▶ Your instructions
Look for "picture" in each line of the entries, and return the matching lines.

▶ Supplied records
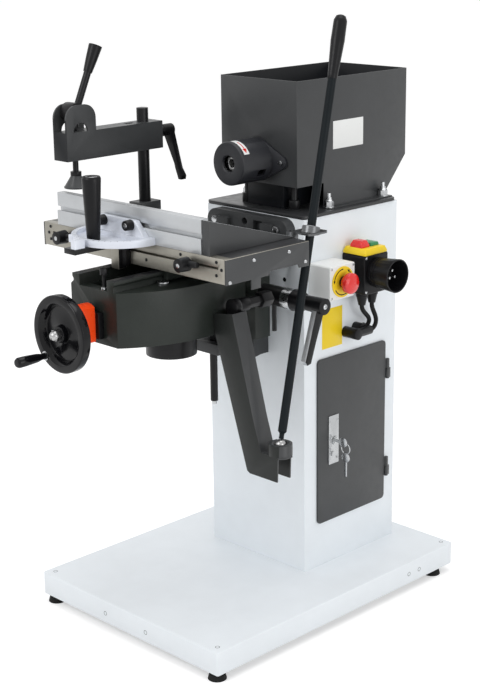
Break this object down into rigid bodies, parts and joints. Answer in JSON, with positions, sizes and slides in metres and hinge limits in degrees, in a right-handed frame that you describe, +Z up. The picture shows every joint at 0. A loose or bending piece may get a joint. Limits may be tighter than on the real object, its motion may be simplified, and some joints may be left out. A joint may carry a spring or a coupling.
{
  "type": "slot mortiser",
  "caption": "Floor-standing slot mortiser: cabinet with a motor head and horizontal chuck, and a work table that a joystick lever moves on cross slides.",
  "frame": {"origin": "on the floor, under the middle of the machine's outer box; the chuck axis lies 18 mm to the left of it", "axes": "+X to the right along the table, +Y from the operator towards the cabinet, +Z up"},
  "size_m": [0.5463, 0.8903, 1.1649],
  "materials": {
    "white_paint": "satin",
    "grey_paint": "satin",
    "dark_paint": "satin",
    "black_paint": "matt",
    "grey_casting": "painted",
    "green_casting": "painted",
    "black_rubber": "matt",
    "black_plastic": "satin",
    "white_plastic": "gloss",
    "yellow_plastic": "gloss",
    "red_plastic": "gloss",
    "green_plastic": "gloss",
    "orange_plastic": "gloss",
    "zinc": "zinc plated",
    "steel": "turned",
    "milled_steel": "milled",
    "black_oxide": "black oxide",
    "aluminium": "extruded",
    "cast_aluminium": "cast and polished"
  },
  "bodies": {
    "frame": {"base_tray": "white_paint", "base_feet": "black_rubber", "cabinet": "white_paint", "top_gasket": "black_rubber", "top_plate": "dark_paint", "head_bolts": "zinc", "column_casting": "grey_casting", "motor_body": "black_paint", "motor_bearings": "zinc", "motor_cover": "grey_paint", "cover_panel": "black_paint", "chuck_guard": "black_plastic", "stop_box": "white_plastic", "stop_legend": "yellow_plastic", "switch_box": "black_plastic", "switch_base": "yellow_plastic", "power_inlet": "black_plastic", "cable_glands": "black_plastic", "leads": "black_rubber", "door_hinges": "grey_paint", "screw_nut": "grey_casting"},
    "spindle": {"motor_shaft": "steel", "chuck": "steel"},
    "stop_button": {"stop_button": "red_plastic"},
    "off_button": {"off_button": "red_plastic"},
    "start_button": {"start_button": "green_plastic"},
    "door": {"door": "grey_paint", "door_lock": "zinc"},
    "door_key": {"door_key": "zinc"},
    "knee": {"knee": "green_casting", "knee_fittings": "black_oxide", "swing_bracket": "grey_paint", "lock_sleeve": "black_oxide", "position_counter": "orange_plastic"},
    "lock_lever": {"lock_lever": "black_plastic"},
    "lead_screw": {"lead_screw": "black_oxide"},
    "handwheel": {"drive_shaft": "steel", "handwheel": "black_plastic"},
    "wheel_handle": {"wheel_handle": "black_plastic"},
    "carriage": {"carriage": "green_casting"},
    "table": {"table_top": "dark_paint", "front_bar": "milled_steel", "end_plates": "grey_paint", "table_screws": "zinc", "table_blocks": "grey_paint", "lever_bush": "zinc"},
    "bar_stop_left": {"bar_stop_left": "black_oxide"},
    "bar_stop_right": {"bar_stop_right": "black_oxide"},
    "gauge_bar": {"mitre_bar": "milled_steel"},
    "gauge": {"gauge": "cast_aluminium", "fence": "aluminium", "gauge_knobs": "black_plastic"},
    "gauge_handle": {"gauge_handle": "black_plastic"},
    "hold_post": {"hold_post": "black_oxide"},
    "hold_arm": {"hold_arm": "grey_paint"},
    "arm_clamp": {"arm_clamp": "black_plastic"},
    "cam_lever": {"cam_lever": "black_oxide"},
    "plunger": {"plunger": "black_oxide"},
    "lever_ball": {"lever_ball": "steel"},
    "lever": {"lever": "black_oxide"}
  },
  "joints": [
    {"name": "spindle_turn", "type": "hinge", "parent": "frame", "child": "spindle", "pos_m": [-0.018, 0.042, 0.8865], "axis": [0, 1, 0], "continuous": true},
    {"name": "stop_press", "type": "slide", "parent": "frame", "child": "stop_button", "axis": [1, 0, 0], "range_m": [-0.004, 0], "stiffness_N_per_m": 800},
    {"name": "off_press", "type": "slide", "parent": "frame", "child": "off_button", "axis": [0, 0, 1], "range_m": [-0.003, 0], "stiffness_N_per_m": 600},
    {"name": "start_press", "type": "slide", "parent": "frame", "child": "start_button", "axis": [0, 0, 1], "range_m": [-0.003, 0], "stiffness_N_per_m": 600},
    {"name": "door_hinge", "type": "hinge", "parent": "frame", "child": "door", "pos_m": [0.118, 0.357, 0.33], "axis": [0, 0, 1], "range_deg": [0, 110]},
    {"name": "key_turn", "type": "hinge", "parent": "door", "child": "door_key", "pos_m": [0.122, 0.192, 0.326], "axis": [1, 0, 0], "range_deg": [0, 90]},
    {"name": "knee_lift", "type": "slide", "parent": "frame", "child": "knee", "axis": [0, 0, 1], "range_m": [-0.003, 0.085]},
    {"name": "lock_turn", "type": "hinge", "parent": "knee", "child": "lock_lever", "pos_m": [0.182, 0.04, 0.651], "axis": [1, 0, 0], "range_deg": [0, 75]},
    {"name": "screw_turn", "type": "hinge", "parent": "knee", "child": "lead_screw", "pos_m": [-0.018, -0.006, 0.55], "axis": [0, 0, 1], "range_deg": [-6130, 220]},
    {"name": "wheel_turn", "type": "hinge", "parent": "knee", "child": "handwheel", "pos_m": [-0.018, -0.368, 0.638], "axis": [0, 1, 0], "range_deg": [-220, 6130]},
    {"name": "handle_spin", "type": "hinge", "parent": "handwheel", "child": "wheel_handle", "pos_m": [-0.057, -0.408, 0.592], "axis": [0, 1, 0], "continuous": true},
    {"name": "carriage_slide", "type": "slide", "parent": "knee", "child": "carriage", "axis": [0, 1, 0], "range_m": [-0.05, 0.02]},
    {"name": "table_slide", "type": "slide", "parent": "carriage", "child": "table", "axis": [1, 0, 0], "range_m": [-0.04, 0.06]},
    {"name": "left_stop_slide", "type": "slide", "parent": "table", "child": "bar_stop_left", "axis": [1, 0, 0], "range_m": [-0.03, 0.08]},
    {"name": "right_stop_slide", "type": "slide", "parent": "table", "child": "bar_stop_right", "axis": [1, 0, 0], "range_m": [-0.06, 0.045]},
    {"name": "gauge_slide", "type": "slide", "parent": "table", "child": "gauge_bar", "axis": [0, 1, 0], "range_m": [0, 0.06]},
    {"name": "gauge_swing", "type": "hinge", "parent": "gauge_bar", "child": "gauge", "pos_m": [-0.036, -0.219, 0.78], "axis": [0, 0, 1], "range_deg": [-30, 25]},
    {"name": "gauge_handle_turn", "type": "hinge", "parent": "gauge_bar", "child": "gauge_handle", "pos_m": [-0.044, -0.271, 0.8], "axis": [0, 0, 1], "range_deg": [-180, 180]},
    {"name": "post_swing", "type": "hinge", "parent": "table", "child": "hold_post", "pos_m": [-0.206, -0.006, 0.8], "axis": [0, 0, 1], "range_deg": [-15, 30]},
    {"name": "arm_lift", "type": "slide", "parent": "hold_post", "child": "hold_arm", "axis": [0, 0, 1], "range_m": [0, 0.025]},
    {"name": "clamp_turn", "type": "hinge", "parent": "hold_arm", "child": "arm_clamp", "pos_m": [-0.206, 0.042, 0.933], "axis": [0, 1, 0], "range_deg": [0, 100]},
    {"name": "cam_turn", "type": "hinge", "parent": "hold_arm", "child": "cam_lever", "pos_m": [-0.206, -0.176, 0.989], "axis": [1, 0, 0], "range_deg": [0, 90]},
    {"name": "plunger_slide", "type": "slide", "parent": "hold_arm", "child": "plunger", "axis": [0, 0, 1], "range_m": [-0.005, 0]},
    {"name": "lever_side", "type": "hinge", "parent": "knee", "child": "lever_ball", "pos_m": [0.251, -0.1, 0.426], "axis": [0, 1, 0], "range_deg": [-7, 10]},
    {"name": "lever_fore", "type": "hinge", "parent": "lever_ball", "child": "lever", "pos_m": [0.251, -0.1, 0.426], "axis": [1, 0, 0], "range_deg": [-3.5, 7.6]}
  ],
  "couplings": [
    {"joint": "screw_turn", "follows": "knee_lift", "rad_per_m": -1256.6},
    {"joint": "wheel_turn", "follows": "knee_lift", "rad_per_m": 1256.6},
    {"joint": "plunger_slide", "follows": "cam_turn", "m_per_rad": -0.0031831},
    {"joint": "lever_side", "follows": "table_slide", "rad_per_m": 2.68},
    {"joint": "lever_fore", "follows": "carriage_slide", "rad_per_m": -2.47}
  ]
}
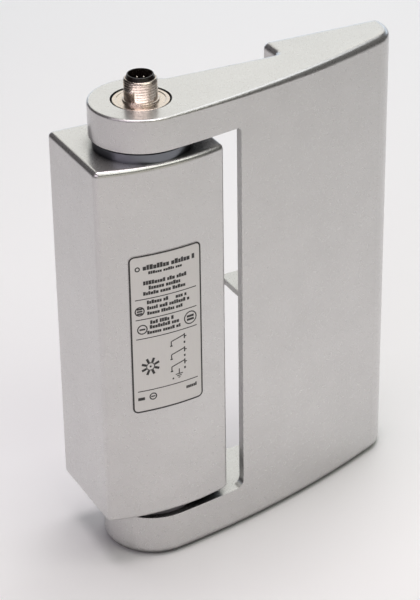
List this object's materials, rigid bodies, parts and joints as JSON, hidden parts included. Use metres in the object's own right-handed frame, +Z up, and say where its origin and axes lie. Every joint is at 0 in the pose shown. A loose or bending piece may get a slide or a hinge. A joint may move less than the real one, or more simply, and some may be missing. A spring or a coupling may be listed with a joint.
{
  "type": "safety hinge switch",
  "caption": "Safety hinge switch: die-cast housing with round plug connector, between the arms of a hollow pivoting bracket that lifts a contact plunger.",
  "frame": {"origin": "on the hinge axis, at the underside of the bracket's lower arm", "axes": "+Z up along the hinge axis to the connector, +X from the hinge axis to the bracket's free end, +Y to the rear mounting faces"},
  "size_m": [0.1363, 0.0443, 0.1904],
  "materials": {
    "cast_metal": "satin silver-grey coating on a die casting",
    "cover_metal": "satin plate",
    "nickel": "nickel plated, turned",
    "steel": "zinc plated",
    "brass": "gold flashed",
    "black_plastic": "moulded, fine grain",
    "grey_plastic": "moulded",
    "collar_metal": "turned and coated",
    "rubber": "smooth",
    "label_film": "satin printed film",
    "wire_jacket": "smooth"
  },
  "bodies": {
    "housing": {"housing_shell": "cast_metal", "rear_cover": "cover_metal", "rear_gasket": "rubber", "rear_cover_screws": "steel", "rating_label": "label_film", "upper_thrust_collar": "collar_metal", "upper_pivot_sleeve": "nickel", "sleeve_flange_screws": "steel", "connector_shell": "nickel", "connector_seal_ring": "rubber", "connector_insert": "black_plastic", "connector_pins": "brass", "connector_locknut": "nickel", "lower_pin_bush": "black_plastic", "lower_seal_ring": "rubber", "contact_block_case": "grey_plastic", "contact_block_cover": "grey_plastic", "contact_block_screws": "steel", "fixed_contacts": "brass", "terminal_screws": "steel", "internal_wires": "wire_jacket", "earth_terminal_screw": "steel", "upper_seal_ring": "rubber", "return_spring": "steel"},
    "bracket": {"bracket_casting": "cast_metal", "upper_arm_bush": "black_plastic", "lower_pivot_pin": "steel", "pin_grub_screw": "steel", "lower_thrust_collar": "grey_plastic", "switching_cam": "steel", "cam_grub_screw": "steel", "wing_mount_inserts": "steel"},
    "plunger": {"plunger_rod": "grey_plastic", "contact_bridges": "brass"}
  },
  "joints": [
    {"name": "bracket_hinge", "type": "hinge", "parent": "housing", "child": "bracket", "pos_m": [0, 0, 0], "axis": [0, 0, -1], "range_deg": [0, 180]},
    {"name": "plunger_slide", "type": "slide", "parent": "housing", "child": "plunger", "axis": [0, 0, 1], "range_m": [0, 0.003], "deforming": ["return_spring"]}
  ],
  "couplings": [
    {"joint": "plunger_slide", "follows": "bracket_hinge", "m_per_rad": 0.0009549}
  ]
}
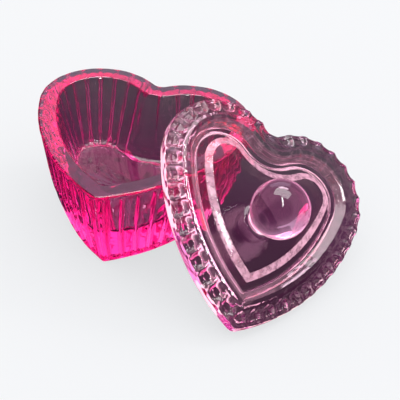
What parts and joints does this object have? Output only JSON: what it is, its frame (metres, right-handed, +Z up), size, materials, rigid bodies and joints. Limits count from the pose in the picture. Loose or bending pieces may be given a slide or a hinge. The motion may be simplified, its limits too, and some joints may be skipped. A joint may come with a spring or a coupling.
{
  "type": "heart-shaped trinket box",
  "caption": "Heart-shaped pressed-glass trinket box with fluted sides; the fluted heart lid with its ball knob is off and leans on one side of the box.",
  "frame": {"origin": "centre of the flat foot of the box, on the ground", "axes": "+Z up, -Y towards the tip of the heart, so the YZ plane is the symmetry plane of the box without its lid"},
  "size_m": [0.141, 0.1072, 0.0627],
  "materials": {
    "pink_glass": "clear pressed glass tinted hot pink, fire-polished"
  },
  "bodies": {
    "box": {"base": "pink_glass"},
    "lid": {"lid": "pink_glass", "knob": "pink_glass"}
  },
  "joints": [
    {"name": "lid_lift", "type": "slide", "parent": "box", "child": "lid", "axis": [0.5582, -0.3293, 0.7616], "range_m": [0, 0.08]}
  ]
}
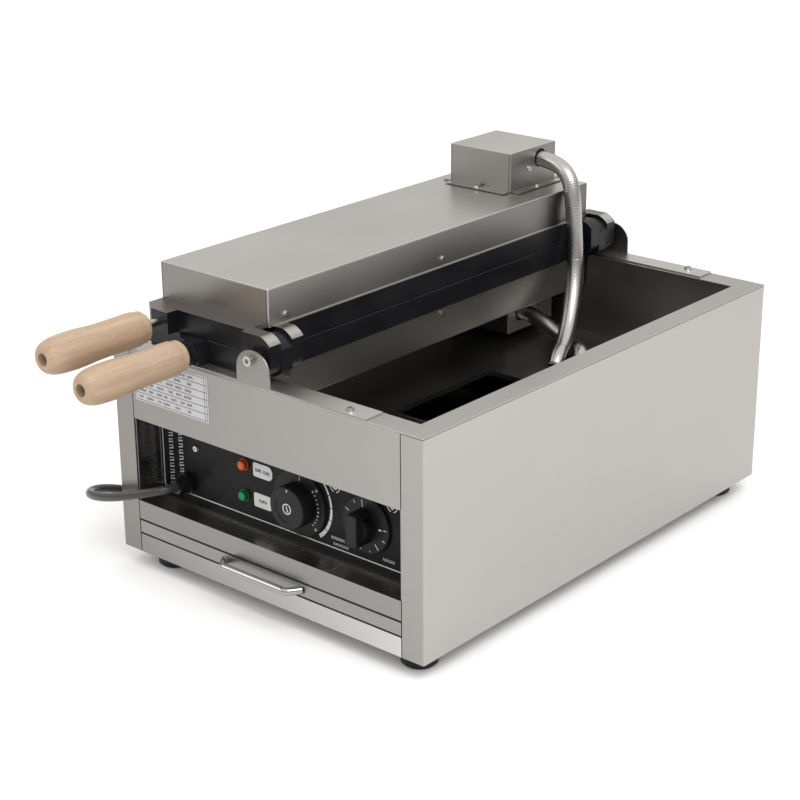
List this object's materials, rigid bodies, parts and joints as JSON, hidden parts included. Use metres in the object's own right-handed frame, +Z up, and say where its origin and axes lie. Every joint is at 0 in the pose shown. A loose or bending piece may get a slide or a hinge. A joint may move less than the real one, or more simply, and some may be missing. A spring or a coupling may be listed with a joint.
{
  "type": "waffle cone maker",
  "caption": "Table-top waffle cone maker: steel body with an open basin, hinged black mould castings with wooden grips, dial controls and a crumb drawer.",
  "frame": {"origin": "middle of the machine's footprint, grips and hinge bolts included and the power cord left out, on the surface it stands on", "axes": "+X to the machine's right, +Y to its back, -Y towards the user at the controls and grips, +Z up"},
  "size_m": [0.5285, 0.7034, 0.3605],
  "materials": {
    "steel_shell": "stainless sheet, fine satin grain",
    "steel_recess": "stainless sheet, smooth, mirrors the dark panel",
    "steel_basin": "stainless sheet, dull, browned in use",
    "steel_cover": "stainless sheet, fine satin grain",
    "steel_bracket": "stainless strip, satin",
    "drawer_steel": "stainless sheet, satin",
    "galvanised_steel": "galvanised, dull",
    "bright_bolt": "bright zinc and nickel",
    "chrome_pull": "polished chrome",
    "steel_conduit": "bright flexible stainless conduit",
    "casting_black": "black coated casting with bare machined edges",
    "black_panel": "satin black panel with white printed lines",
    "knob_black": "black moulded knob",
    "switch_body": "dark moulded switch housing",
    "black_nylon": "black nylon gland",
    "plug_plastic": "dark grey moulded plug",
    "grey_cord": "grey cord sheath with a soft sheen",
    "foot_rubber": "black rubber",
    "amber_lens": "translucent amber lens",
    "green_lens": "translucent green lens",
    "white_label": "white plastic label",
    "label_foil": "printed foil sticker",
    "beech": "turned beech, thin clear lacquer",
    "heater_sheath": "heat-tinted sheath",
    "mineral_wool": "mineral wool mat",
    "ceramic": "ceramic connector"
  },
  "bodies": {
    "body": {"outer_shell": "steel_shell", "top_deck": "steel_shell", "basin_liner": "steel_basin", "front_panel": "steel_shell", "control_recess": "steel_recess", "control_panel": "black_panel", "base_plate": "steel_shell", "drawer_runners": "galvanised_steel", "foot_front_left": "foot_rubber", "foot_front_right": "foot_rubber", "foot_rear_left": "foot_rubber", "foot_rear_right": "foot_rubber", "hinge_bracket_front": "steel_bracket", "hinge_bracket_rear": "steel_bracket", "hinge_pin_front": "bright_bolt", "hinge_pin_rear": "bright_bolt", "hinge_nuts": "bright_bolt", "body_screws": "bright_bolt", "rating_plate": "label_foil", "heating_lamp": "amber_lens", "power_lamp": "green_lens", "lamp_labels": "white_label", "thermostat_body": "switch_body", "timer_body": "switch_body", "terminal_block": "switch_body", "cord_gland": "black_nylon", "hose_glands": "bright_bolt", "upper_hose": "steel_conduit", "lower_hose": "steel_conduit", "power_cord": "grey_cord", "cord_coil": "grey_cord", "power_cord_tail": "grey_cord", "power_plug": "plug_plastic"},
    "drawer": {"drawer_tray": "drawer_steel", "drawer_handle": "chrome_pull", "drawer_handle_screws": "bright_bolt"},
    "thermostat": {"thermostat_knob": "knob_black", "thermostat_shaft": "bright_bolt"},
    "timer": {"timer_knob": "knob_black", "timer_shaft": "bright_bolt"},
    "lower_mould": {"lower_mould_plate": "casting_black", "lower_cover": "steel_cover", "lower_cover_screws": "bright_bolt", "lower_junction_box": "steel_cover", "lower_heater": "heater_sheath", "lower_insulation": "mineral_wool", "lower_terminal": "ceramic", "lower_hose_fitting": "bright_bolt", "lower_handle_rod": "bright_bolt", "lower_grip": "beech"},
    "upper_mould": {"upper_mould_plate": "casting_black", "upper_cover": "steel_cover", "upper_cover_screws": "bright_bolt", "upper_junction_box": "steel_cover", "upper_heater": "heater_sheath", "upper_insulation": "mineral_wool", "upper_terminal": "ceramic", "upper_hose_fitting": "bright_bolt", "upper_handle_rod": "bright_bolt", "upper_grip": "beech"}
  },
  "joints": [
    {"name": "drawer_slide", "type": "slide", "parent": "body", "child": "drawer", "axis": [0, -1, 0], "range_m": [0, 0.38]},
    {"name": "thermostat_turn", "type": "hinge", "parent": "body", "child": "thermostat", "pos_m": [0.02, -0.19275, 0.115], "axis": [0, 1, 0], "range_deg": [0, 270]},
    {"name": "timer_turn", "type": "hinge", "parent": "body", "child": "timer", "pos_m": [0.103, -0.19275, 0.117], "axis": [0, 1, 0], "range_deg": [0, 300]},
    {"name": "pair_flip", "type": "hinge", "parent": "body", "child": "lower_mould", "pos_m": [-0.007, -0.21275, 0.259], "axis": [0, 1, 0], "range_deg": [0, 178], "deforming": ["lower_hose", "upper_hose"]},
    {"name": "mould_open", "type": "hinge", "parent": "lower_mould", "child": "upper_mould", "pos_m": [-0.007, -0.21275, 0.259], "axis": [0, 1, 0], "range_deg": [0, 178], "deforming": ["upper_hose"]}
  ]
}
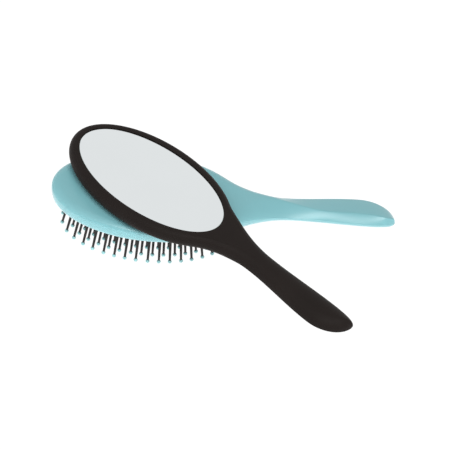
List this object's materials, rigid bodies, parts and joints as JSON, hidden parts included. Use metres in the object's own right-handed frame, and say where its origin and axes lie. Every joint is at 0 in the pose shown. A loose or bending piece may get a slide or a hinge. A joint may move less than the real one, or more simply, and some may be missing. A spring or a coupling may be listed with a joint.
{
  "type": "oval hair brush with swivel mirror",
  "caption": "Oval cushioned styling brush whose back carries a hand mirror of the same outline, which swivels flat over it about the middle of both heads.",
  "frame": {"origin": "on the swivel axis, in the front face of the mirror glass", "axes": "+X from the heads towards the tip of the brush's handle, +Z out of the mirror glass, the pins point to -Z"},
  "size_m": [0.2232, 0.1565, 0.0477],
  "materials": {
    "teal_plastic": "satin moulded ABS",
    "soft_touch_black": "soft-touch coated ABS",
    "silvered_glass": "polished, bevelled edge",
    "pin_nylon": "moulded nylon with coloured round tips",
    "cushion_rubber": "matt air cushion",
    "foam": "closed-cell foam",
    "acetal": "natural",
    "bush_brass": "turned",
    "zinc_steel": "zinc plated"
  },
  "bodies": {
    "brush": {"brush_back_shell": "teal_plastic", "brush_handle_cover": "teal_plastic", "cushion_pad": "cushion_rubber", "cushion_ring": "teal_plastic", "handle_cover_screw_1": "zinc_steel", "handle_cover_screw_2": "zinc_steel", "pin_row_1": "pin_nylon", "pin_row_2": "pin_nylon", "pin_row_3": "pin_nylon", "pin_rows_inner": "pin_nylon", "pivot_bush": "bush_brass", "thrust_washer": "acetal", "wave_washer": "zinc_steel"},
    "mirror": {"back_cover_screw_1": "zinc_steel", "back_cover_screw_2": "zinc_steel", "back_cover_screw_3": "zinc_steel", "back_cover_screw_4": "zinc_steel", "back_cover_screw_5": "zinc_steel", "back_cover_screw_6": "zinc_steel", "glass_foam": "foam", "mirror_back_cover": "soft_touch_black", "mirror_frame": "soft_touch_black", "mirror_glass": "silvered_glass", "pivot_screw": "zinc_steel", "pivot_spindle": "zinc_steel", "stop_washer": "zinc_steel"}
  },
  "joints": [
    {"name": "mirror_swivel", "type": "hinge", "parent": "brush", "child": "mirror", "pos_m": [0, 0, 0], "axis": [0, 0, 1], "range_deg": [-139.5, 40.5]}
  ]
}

▶ Result of the exercise
Break this object down into rigid bodies, parts and joints. Answer in JSON, with positions, sizes and slides in metres and hinge limits in degrees, in a right-handed frame that you describe, +Z up. The picture shows every joint at 0. A loose or bending piece may get a joint. Limits may be tighter than on the real object, its motion may be simplified, and some joints may be left out. A joint may carry a spring or a coupling.
What parts and joints does this object have? Output only JSON: what it is, its frame (metres, right-handed, +Z up), size, materials, rigid bodies and joints. Limits count from the pose in the picture. Loose or bending pieces may be given a slide or a hinge. The motion may be simplified, its limits too, and some joints may be skipped. A joint may come with a spring or a coupling.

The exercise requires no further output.